Wait until MTS breed out of control ) they did not harm plants infact they help cleaning algae but it is unsightly if out of control.
You can't use bleach inside the tank, it will kill everything. Bleach can only be use outside the tank before you start planting your plant. Always rinse your plant properly after cleaching and soak it in anti clorine solution (10 time recomended dossage).
This is the first time I heard CO2 overdose causing algae problem. I'm interested to know the rational.
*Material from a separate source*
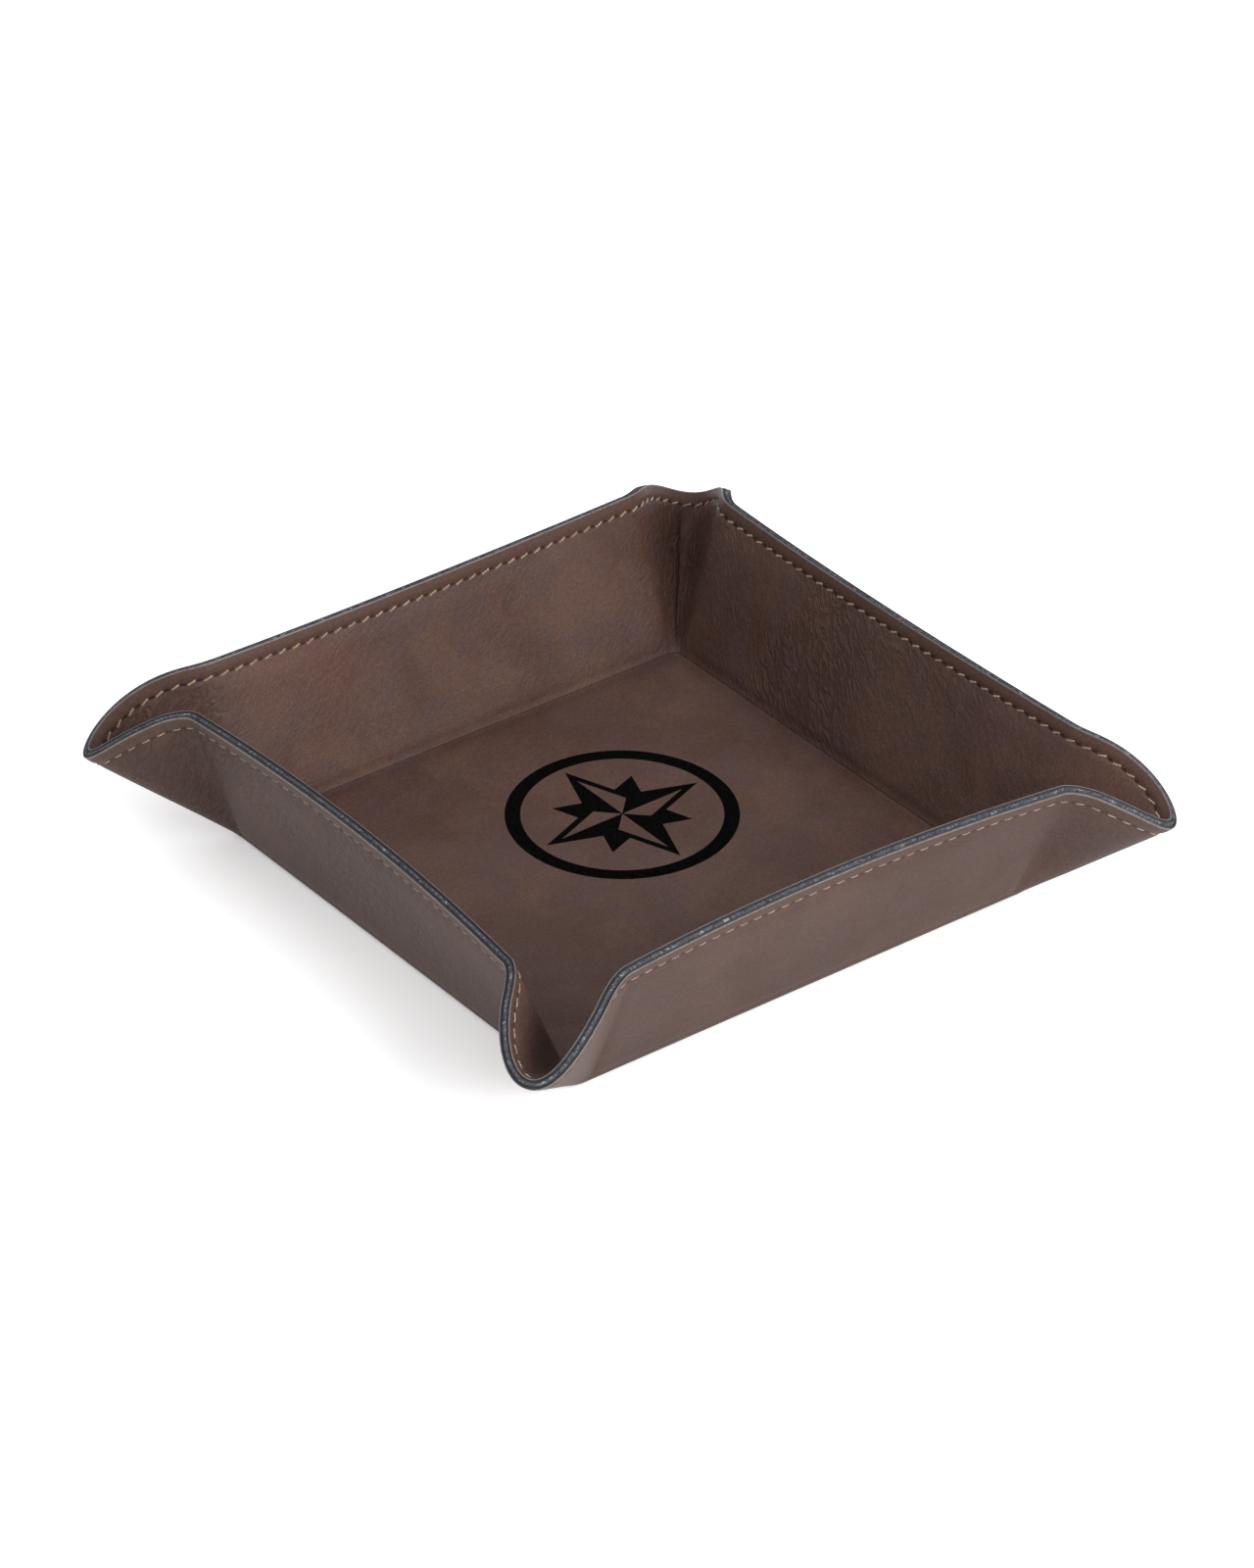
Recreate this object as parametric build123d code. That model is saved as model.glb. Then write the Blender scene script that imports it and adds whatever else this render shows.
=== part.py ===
from build123d import *
import math
import os

# A square catch-all tray formed from one flat sewn sheet: two leatherette skins over a felt filler
# with stiff boards in its windows. The four walls fold up and lean out, and the corners are left
# uncut, so each opens outwards into a pouring spout. Everything follows one middle surface, halfway
# through the sheet, and each layer is that surface moved in or out by its place in the stack.
# The origin is the centre of the underside, +Z is up, and sizes are in millimetres and degrees.

# The sheet's flat cut and the folds
floor_side = 138.0
wall_slant = 43.3
flat_corner_radius = 40.4
fold_corner_radius = 4.0
fold_reach = 1.8

# The layers
skin_thickness = 0.8
filler_thickness = 0.8
glue_film = 0.1

# The formed walls: how far each end leans out, on the wall before and the wall after each corner,
# anticlockwise from above: back, left, near and right corner. The rim bows in between the ends.
wall_leans = [(20.7, 24.9), (20.7, 19.8), (22.9, 22.8), (24.8, 24.6)]
rim_bow = 3.4

# The spouts: how steeply the bottom of each valley rises, and how far each is turned anticlockwise
# from the floor's diagonal by hand forming, for the same four corners
spout_rises = [36.4, 34.1, 33.7, 34.0]
spout_turns = [1.4, 11.4, -7.4, -3.8]
valley_round_share = 0.22
fold_round_share = 0.38
fold_stations = 4
slant_stations = 6
tip_crowding = 1.6
fold_level_shares = [0, 1 / 3, 2 / 3, 1]
nearby_share = 0.01

# The stiff boards
fold_clearance = 1.2
board_margin = 6.5
board_end_margin = 5.0
board_clearance = 0.3
window_overrun = 0.5

# The stitching
stitch_inset = 3.8
stitch_pitch = 4.2
stitch_length = 2.8
stitch_width = 0.75
stitch_height = 0.4
stitch_seat = 0.25
stitch_slant = 12.0

# Worked out from the sizes above
half_floor = floor_side / 2
stack = 2 * skin_thickness + filler_thickness + 2 * glue_film
middle_height = stack / 2
filler_face = filler_thickness / 2
skin_back = filler_face + glue_film
skin_face = skin_back + skin_thickness
up = Vector(0, 0, 1)


def blend(start, end, share):
    return start + (end - start) * share


def bezier(controls, share):
    """The point at this share of a Bezier curve."""
    while len(controls) > 1:
        controls = [blend(a, b, share) for a, b in zip(controls, controls[1:])]
    return controls[0]


def flat_reach(angle):
    """How far the flat sheet goes from the floor's corner, at an angle from one wall's square-on line."""
    angle = min(angle, math.pi / 2 - angle)
    set_back = wall_slant - flat_corner_radius
    if wall_slant * math.tan(angle) <= set_back:
        return wall_slant / math.cos(angle)
    along = set_back * (math.cos(angle) + math.sin(angle))
    return along + math.sqrt(along**2 - 2 * set_back**2 + flat_corner_radius**2)


def wall_ways(lean):
    """The way up a wall on +X that leans out by this much, and the way square out from it."""
    lean = math.radians(lean)
    return Vector(math.sin(lean), 0, math.cos(lean)), Vector(math.cos(lean), 0, -math.sin(lean))


def half_spout(lean, twist, rise, turn):
    """Unit directions from the floor's corner to the rim, from the wall on +X to the spout's tip."""
    wall_top, wall_out = wall_ways(lean)
    rise = math.radians(rise)
    way = math.radians(45 + turn)
    flare = (2 * rim_bow + wall_slant / 2 * math.radians(twist)) / half_floor
    along = (Vector(0, 1, 0) + wall_out * flare).normalized()
    tip = Vector(math.cos(rise) * math.cos(way), math.cos(rise) * math.sin(way), math.sin(rise))
    across = Vector(math.sin(way), -math.cos(way), 0)
    slant = [wall_top, wall_top, tip + across * valley_round_share, tip]
    fold = [wall_top - along * (fold_corner_radius / wall_slant), wall_top, bezier(slant, fold_round_share)]
    directions = [bezier(fold, i / fold_stations) for i in range(fold_stations)]
    for i in range(slant_stations + 1):
        eased = 1 - (1 - i / slant_stations) ** tip_crowding
        directions.append(bezier(slant, blend(fold_round_share, 1, eased)))
    return [direction.normalized() for direction in directions]


def spout_stations(index):
    """A corner's stations, as at +X +Y: the foot on the fold line, its outward way, and the rim."""
    lean, next_lean = wall_leans[index]
    twist = lean - wall_leans[index - 1][1]
    next_twist = next_lean - wall_leans[(index + 1) % 4][0]
    first = half_spout(lean, twist, spout_rises[index], spout_turns[index])
    second = half_spout(next_lean, next_twist, spout_rises[index], -spout_turns[index])
    directions = first + [Vector(d.Y, d.X, d.Z) for d in reversed(second)][1:]
    travel = [0]
    for a, b in zip(directions, directions[1:]):
        travel.append(travel[-1] + (b - a).length)
    start = -math.atan(fold_corner_radius / wall_slant)
    corner = Vector(half_floor, half_floor, middle_height)
    centre = corner - Vector(fold_corner_radius, fold_corner_radius, 0)
    stations = []
    for direction, gone in zip(directions, travel):
        share = gone / travel[-1]
        outward = Vector(1, 0, 0).rotate(Axis.Z, 90 * share)
        foot = centre + outward * fold_corner_radius
        rim = corner + direction * flat_reach(blend(start, math.pi / 2 - start, share))
        stations.append((foot, outward, rim, share))
    return stations


def on_station(station, height, inset):
    """A point of the middle surface: height 0 to 1 is the fold, 1 to 2 the wall, up to inset below its rim."""
    foot, outward, rim, _ = station
    rise = (rim - foot).normalized()
    top = foot + rise * fold_reach
    if height <= 1:
        return bezier([foot - outward * fold_reach, foot, top], height)
    return blend(top, rim - rise * inset, height - 1)


def moved(before, station, after, height, offset, inset=0):
    """The station's point at this height, moved square to the sheet, inwards where offset is over 0."""
    point = on_station(station, height, inset)
    if height == 0:
        return point + up * offset
    below = on_station(station, height - nearby_share, inset)
    ring_way = on_station(after, height, inset) - on_station(before, height, inset)
    return point + (point - below).cross(ring_way).normalized() * offset


def turned(station, quarters):
    foot, outward, rim, share = station
    angle = 90 * quarters
    return (foot.rotate(Axis.Z, angle), outward.rotate(Axis.Z, angle), rim.rotate(Axis.Z, angle), share)


def wall_station(index, along):
    """A station on the wall that follows a corner, this far along it from its middle."""
    share = (along / (half_floor - fold_corner_radius) + 1) / 2
    wall_top, wall_out = wall_ways(blend(wall_leans[index][1], wall_leans[(index + 1) % 4][0], share))
    foot = Vector(half_floor, along, middle_height)
    bow = rim_bow * (1 - (along / half_floor) ** 2)
    return turned((foot, Vector(1, 0, 0), foot + wall_top * wall_slant - wall_out * bow, 0), index + 1)


def corner_run(index):
    """A corner's stations, with a station of the wall at each side to show which way the ring goes on."""
    stations = [turned(station, index) for station in spout_stations(index)]
    reach = half_floor - fold_corner_radius - (stations[1][2] - stations[0][2]).length
    return [wall_station(index - 1, reach)] + stations + [wall_station(index, -reach)]


corners = [corner_run(index) for index in range(4)]


def ring_rows(height, offset, inset=0):
    """The points of the four spouts at one height of one face of a layer."""
    rows = []
    for run in corners:
        rows.append([moved(a, b, c, height, offset, inset) for a, b, c in zip(run, run[1:], run[2:])])
    return rows


def ring_walls(rows, height, offset, inset=0):
    """The edges along the four walls that join those rows: straight in the fold, and bowed above it."""
    edges = []
    for index in range(4):
        start = rows[index][-1]
        end = rows[(index + 1) % 4][0]
        if height < 1:
            edges.append(Edge.make_line(start, end))
        else:
            middle = [wall_station(index, along) for along in (-fold_corner_radius, 0, fold_corner_radius)]
            edges.append(Edge.make_three_point_arc(start, moved(*middle, height, offset, inset), end))
    return edges


def ruled(edges, other_edges):
    return [Face.make_surface_from_curves(a, b) for a, b in zip(edges, other_edges)]


def band(place, other_place):
    """The faces between two rings: flat three-sided ones in the spouts, and one ruled face for each wall."""
    rows = ring_rows(*place)
    other_rows = ring_rows(*other_place)
    faces = ruled(ring_walls(rows, *place), ring_walls(other_rows, *other_place))
    for row, other in zip(rows, other_rows):
        for a, b, c, d in zip(row, row[1:], other[1:], other):
            faces.append(Face(Wire.make_polygon([a, b, c])))
            faces.append(Face(Wire.make_polygon([a, c, d])))
    return faces


def layer(inner_offset, outer_offset):
    """One full sheet of the stack, floor, folds, walls and spouts, between two offsets."""
    levels = fold_level_shares + [2]
    faces = band((2, inner_offset), (2, outer_offset))
    for offset in (inner_offset, outer_offset):
        faces.append(Face(Wire.make_polygon(sum(ring_rows(0, offset), []))))
        for lower, upper in zip(levels, levels[1:]):
            faces += band((lower, offset), (upper, offset))
    return Solid(Shell(faces))


def seam(offset):
    """The stitch line on one face of the sheet, as a smooth edge for each spout and each wall."""
    rows = ring_rows(2, offset, stitch_inset)
    return [Edge.make_spline(row) for row in rows] + ring_walls(rows, 2, offset, stitch_inset)


def base_plate(grow, half_thickness):
    """The floor's board, or with grow over 0 the window for it."""
    side = floor_side - 2 * (fold_reach + fold_clearance - grow)
    plate = Pos(0, 0, middle_height) * Box(side, side, 2 * half_thickness)
    return fillet(plate.edges().filter_by(Axis.Z), fold_corner_radius + grow).solid()


def wall_plate(index, grow, half_thickness):
    """A wall's board, or with grow over 0 the window for it, following the leaning and bowed wall."""
    reach = half_floor - board_end_margin + grow
    wall_run = wall_slant - fold_reach
    low = 1 + (fold_clearance - grow) / wall_run
    high = 2 - (board_margin - grow) / wall_run
    skins = []
    for offset in (-half_thickness, half_thickness):
        rows = []
        for height in (low, high):
            points = []
            for along in (-reach, 0, reach):
                places = [along - fold_corner_radius, along, along + fold_corner_radius]
                points.append(moved(*[wall_station(index, place) for place in places], height, offset))
            rows.append(Edge.make_three_point_arc(*points))
        skins.append(rows)
    faces = [Face.make_surface_from_curves(*rows) for rows in skins]
    faces += ruled(skins[0], skins[1])
    for end in (0, 1):
        sides = [Edge.make_line(low_edge @ end, high_edge @ end) for low_edge, high_edge in skins]
        faces.append(Face.make_surface_from_curves(*sides))
    return Solid(Shell(faces))


def stitching(face_offset, slant):
    """Separate stitches along the rim, seated just clear of the skin at this offset."""
    clear = stitch_seat + stitch_height / 2
    place = face_offset + math.copysign(clear, face_offset)
    stitches = []
    for line, middle in zip(seam(place), seam(0)):
        count = round(middle.length / stitch_pitch)
        for number in range(count):
            share = (number + 0.5) / count
            point = line @ share
            square = point - middle.closest_points(point)[0]
            seat = Plane(origin=point, x_dir=line % share, z_dir=square) * Rot(0, 0, slant)
            stitches.append((seat * Box(stitch_length, stitch_width, stitch_height)).solid())
    return Compound(stitches)


inner_skin = layer(skin_face, skin_back)
outer_skin = layer(-skin_back, -skin_face)
edge_filler = layer(filler_face, -filler_face)
edge_filler -= base_plate(board_clearance, filler_face + window_overrun)
parts = {
    "inner_skin": inner_skin,
    "outer_skin": outer_skin,
    "base_board": base_plate(0, filler_face),
    "inner_stitching": stitching(skin_face, stitch_slant),
    "outer_stitching": stitching(-skin_face, 0),
}
for index, side in enumerate(["back", "left", "front", "right"]):
    edge_filler -= wall_plate(index, board_clearance, filler_face + window_overrun)
    parts[side + "_board"] = wall_plate(index, 0, filler_face)
parts["edge_filler"] = edge_filler

os.makedirs("parts", exist_ok=True)
for name, shape in parts.items():
    export_step(shape, "parts/" + name + ".step")
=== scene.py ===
import math

import bmesh
import bpy
import numpy as np
from mathutils import Matrix, Vector


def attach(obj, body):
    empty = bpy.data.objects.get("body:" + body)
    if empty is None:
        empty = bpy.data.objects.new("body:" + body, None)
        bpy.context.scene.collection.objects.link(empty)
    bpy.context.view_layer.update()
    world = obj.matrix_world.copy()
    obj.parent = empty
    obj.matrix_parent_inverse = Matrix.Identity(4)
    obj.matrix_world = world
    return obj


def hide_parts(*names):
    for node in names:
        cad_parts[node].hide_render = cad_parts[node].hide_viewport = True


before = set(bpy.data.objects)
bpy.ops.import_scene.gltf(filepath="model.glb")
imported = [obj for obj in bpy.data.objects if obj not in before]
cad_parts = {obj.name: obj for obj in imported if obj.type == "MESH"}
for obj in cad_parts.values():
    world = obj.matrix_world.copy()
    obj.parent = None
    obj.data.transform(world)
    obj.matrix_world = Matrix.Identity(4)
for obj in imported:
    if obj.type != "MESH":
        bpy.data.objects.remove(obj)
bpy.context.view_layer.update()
mm = 0.001

# The studio: a plain white floor that glows a little like a light table, a broad soft key light square on
# to the front wall, a weak light high on the left and a pale sky. The camera stands where the photograph
# was taken, with a long lens, looking down across the near spout.
camera_turn = math.radians(-37.55)
camera_height = math.radians(33.35)
camera_roll = math.radians(0.19)
camera_aim_up = math.radians(0.584)
camera_distance = 1.9257
camera_lens = 179.0
camera_reach = 20
floor_size = 8.0
floor_paint = (0.93, 0.93, 0.93, 1)
floor_glow = 0.27
sky_colour = (1.0, 1.0, 1.0, 1)
sky_strength = 0.9
key_place = Vector((0.25, -1.65, 0.92))
key_size = 1.1
key_power = 40.0
high_place = Vector((-1.2, 0.2, 1.8))
high_size = 1.1
high_power = 6.0


def node(tree, kind, inputs=None, **settings):
    """A new node with its settings made, and each input set to a value or linked from another socket."""
    made = tree.nodes.new(kind)
    for key, value in settings.items():
        setattr(made, key, value)
    for key, value in (inputs or {}).items():
        if isinstance(value, bpy.types.NodeSocket):
            tree.links.new(value, made.inputs[key])
        else:
            made.inputs[key].default_value = value
    return made


def blank_material(name):
    material = bpy.data.materials.new(name)
    material.use_nodes = True
    tree = material.node_tree
    tree.nodes.clear()
    return material, tree


def finish_material(tree, surface):
    """Ends a material in one Principled surface with these inputs."""
    shader = node(tree, "ShaderNodeBsdfPrincipled", surface)
    node(tree, "ShaderNodeOutputMaterial", {"Surface": shader.outputs["BSDF"]})


def put_in_scene(name, data):
    """A new object that shows this mesh, lamp or camera."""
    made = bpy.data.objects.new(name, data)
    bpy.context.scene.collection.objects.link(made)
    return made


def soft_light(name, place, size, power):
    """A square lamp that points at the middle of the tray's floor."""
    lamp = bpy.data.lights.new(name, "AREA")
    lamp.size = size
    lamp.energy = power
    held = put_in_scene(name, lamp)
    held.location = place
    held.rotation_euler = (-place).to_track_quat("-Z", "Y").to_euler()


floor_mesh = bpy.data.meshes.new("studio_floor")
reach = floor_size / 2
floor_mesh.from_pydata([(-reach, -reach, 0), (reach, -reach, 0), (reach, reach, 0), (-reach, reach, 0)],
                       [], [(0, 1, 2, 3)])
studio_floor = put_in_scene("studio_floor", floor_mesh)
floor_material, tree = blank_material("floor_paint")
finish_material(tree, {"Base Color": floor_paint, "Roughness": 0.9, "Specular IOR Level": 0.1,
                       "Emission Color": floor_paint, "Emission Strength": floor_glow})
floor_mesh.materials.append(floor_material)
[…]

MTS invasion can pul out carpet plants like hc or glosso also they sometimes when the water conditions arent perfect are creepeing all to the surface, at this moment you can collect them off
I would like to hear the reasoning here too!!! Many people blast their CO2 as high as they can when they setup a scape as they have no inhabitants in the tank with absolutely no algae problems. In fact they do it to stop algae!!!
As for MTS I once arrived home to a yellow DC (yellow means smilie colour!!! quite literally) and all fish dead, all shrimps dead, all snails dead.
Removed the fish and shrimp quickly but had to try and fish all the MTS out so they didn't rot in the substrate. Within a few minutes of taking snails out I noticed they were climbing the bucket!!!!
Put quite simply you can post snails like you post plants and they survive. They are very hard to kill!!!! I like my MTS. They are nother critter in the tank to watch and be part of nature with.
Juri - I can assure you this is not from bad water parameters!!! This will happen at lights on every day
no personal experience on this one, just a thought based on what i've more than often read: that algae appears when there is no balance as to lighting, co2 and fertilizers! i thought a co2 overdose might disturb the balance?:-? of course if you've tried it with no negative results i suppose it's fine!
The imbalance is not enough light or nutrients to go with the co2, or the co2 not high enough.
The other way around, not enough nutrient and CO2 to go with the light.
Light will dictate everything whether you want it to be low tech (no fertilizer and CO2) or High tech (with fertilizer and CO2). Light intensity go up, fertilizer and CO2 must also go up but not the other way around. I mean it is ok to dose excess fertilizer and CO2 but do not dose ammonia.